The defensive implication is straightforward and unpleasant. SOCs that are still running on human-paced workflows — ticket queues, on-call rotations, MTTR measured in hours — are going to be operating at a fundamentally different tempo from the threats they face. The blue team agents in the February exercise responded in minutes because they had to. They were keeping pace with adversaries that did not sleep.

What Happens Next

The consortium has scheduled a follow-on exercise for September 2026, this time with adversary agents drawn from a different vendor pool to test whether the dynamics replicate across model providers. A handful of national-security-adjacent organisations are reportedly running parallel exercises behind closed doors. The first commercial product offering "autonomous red-team-as-a-service" — Bishop Fox announced one at RSA in May, with similar offerings from Mandiant and Trail of Bits rumoured for Q3 — is going to commoditise this capability within twelve months.
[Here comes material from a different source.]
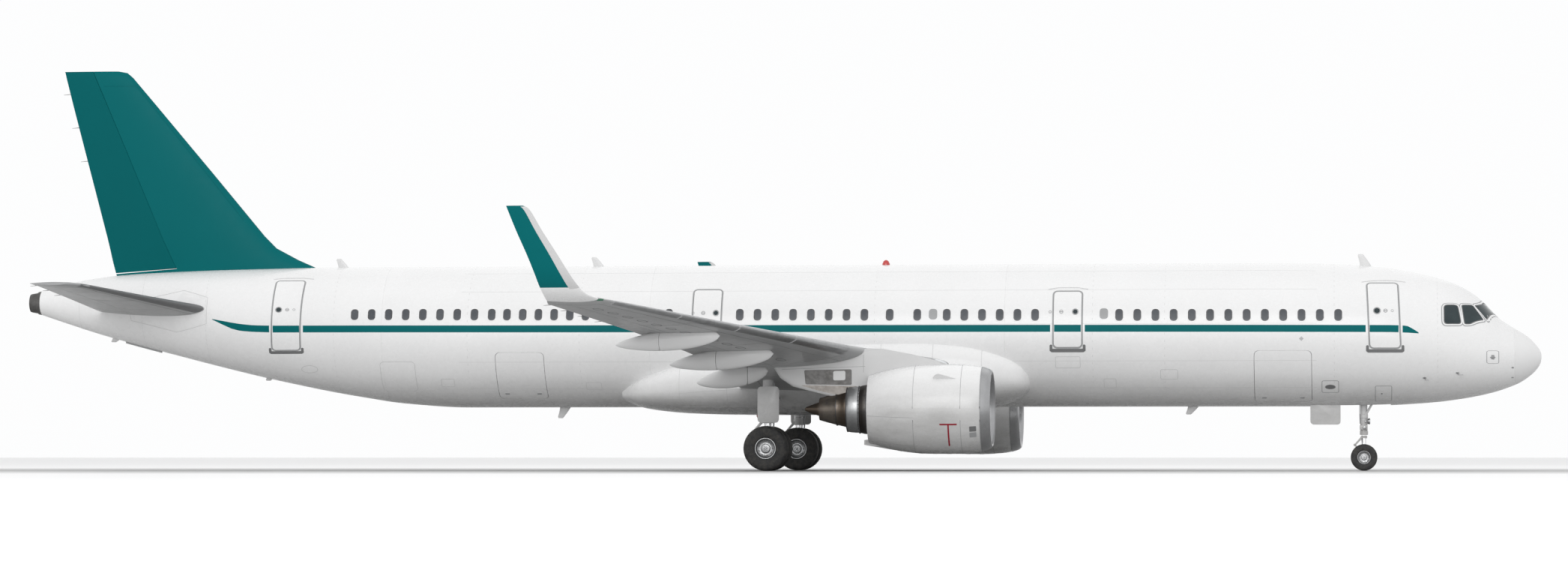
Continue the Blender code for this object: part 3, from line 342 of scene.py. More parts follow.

The defensive side will commoditise too. The question is whether it will commoditise fast enough. The published exercise data suggests that the answer for most organisations is no, and that the gap between attacker capability and defender capability is going to widen sharply before it stabilises.

The era of human-paced cybersecurity is ending. The era of autonomous-paced cybersecurity has, very quietly, already begun. The boards and CISOs who have not yet internalised that fact are going to find out the hard way, and probably during a quarterly earnings call.